Estoy en casa zapeando cualquier atisbo de mala noticia cuando recibo
un mensaje en mi móvil Status6662. Es
Juan, un antiguo compañero de trabajo en la empresa de telefonía. Ambos estábamos
en Ventas, y a él lo despidieron hará unos tres meses. Por eso tiene mi número,
claro. Últimamente se ha vuelto ecologista e “indignado” y se dedica a
machacarme de vez en cuando. Pobre, a saber qué pinta tiene ahora. Esta noche
le ha dado por recomendarme un documental sobre los desechos electrónicos del
primer mundo que terminan en vertederos de África, “verdaderos cementerios de
ciberbasura”, “el envés del progreso descerebrado”, teclea veloz. Por cierto,
no soporto las sonrisitas con las que da por finalizadas sus peroratas por whatsapp.
Cambio de canal y el
documental ya ha empezado, va por la mitad. Creo que es en Ghana. Mientras me
preparo la cena veo niños con cortes en los dedos revolviendo en la montaña de
basura electrónica, arrancando cables, desmontando componentes de forma
meticulosa y paciente. A muchos adolescentes buscadores de cobre les cuelga un
cigarrillo de los labios mientras lanzan monitores contra el suelo. La voz del
narrador se demora explicando la gravedad de los riesgos que corren (y que
ellos seguramente obvian), debidos a su constante exposición a sustancias
altamente cancerígenas. Actúan despreocupados mientras aspiran veneno y yo los
observo con el mismo gesto de indiferencia. Es algo anodino, pesado, monótono.
Ellos están a lo suyo y yo también. Así son las cosas. El cursi de Juan sigue
mandando mensajes llenos de tópicos: “Es el reverso tenebroso de nuestra
absurda carrera consumista”, “toda la basura que genera este desmesurado mundo
global e interconectado”, “todos somos responsables”, “nuestra actitud nos
estallará algún día en la cara”, “es obsceno”. La verdad es que quizá tenga
razón. Puede que la carrera sea ciega y delirante, pero pienso que es mejor
permanecer en ella usando el mejor vehículo posible. La mirada se pierde en un
mar de chatarra y residuos electrónicos; datos brutales procedentes de una voz
fría se mezclan con imágenes tan impactantes como habituales. Aguas estancadas
y podridas, humo negro que invita a imaginar un olor agresivo, un aire
irrespirable y tóxico. Los listos exportando sus problemas, en definitiva.

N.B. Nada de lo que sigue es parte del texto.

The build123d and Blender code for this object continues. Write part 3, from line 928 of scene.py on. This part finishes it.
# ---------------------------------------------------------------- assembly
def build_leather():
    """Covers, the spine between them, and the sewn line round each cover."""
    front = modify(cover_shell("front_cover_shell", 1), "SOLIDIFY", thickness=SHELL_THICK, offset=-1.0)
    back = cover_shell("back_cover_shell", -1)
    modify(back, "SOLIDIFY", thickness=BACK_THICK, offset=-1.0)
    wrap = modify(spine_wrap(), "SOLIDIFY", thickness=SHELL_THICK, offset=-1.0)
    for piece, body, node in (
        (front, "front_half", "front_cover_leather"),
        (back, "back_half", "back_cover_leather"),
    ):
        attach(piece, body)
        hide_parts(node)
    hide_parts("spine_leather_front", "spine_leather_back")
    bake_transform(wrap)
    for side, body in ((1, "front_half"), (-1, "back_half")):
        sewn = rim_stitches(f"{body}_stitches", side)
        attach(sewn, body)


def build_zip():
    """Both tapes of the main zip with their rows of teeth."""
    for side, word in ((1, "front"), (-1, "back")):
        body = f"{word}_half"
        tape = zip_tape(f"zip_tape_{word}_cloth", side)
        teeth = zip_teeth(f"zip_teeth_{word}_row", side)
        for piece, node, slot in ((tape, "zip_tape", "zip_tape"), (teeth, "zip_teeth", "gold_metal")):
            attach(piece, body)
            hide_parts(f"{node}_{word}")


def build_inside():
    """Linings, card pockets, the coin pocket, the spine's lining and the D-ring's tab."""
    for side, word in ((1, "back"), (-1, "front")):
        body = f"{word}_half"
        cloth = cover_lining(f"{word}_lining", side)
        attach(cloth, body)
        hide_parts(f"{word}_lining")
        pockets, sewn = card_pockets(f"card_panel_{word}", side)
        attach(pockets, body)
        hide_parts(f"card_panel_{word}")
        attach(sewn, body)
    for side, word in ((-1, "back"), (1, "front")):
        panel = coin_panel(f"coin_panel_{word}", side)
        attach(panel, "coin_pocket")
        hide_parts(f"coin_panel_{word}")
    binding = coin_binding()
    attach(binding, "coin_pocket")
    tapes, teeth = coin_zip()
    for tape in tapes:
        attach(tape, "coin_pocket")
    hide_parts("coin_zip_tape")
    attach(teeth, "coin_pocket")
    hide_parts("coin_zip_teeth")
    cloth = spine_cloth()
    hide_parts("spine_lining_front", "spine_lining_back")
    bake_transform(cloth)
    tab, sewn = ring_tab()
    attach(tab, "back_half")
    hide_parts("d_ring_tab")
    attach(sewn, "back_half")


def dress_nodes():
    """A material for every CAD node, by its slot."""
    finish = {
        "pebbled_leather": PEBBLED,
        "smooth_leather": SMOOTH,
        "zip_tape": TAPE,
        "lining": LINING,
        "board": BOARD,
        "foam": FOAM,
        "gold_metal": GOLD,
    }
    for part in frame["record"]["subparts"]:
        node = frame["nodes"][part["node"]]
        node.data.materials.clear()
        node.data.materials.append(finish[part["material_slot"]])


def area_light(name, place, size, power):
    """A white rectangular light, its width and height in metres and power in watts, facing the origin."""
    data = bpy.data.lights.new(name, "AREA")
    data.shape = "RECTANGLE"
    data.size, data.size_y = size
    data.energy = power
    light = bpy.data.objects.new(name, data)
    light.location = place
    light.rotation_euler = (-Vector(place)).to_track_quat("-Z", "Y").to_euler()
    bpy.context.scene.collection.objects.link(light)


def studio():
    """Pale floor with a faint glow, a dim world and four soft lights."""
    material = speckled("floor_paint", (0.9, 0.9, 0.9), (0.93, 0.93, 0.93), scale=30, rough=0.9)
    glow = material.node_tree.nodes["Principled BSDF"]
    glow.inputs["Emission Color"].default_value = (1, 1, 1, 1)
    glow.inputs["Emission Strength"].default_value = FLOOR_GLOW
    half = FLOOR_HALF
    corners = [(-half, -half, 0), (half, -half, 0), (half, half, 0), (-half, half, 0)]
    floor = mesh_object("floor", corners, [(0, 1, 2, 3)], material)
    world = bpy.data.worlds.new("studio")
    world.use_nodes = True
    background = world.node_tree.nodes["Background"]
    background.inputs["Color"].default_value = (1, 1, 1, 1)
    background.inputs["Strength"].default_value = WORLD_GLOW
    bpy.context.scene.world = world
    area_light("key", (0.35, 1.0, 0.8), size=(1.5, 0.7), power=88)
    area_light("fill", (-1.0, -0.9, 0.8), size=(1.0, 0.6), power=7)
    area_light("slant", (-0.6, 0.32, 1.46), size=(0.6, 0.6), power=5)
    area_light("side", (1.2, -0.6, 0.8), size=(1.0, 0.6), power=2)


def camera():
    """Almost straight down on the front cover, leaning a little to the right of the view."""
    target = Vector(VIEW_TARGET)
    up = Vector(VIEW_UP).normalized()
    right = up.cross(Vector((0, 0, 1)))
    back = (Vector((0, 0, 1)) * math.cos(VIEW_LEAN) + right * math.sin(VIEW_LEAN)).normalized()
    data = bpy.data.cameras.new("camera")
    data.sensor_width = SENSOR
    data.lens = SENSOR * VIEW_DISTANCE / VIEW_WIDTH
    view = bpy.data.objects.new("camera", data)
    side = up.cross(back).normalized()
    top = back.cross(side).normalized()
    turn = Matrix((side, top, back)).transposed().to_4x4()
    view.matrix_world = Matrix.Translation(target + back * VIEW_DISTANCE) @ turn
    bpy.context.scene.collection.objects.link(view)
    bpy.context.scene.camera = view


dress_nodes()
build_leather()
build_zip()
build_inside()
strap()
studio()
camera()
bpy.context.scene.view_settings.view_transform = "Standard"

Repaso en mi tablet la agenda para mañana, las
visitas a empresas, los horarios de otra jornada sin final que muy bien puede
tener como guinda otra andanada de mensajes apocalípticos, como hoy. Juan, rezo
porque pronto te quedes sin saldo o sin conexión, gilipollas.
Más ruiditos, otro mensajito
de Juan. Lo busco pero no es él, se trata de Inma, otra compañera. Agresiva,
descarada, se lleva a todos por delante. A veces me fastidia, sobre todo cuando
me la juega, pero me gusta un montón. Aunque, la verdad, tampoco soporto las
sonrisitas que adornan sus mensajes, en ocasiones tan aviesos. Vaya, también me
recomienda el mismo documental, qué sorpresa, pero me dice que ya está
terminando, me explica cómo localizarlo en You
Tube y me pide que busque el minuto 32.15. “Ya verás”. Lo último que me
esperaba es que Inma, una vez en zapatillas, fuese sensible a este tipo de
problemática. Qué mujer más compleja.
Corro y busco. Ahí está la
imagen. Un grupo de chicos sonrientes muestran a la cámara algunos de sus
hallazgos, entre los que destacan terminales un poco cascados del modelo Status6660, que nosotros introdujimos,
no hace demasiado tiempo, entre nuestra clientela vendiéndolo con el latiguillo
“este es el definitivo”. Otro mensaje de Inma: “¿Lo has visto?, no sabes qué
gracia me ha hecho, cuántos recuerdos, Muackks”.
Y se despide con una ristra de sonrisitas.
Texto incluido en el libro de relatos de Juanfran Molina "Ciclorama".